In his younger days, David did his share of globe-trotting, and spent time in Canada, working for a Danish firm. He spent some happy months with the International Agricultural Exchange Association, and ended up, in 1989, as its vice president, and travelling the world working with young people.

David still does the office work, but his son, James, who studied at Cirencester, has gradually taken over the running of the farm.

“I’m just here to bounce things off if he wants to,” says David.

“I’m very lucky at the moment. I have a lovely family who are all happy. It’s something to be pleased with. They are all great and we are all good friends. But we always have been.

“My father was one of my best friends and we worked very well together and my father had the same relationship with James. I think the strength of this business is we are very close and we work to the same end really. We are very lucky. It all works.”
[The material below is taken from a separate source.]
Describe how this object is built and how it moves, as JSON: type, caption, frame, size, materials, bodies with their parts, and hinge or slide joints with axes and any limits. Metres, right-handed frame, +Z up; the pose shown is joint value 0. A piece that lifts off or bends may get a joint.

David doesn’t envisage any problems adjusting to life as a past show director.

“The 1st of June that’s it - I’m gone,” he says.

“Farmers don’t retire, they die. They just set back slowly. Many people ask me: ‘When did you take over from your father?’ and I haven’t got a clue,

“My heart is still in my farm. This is what I get up every morning to do. This is my first love, my farm and my family, and it will always be centred around this.”

The Suffolk Show 2013 takes place on May 29 and 30.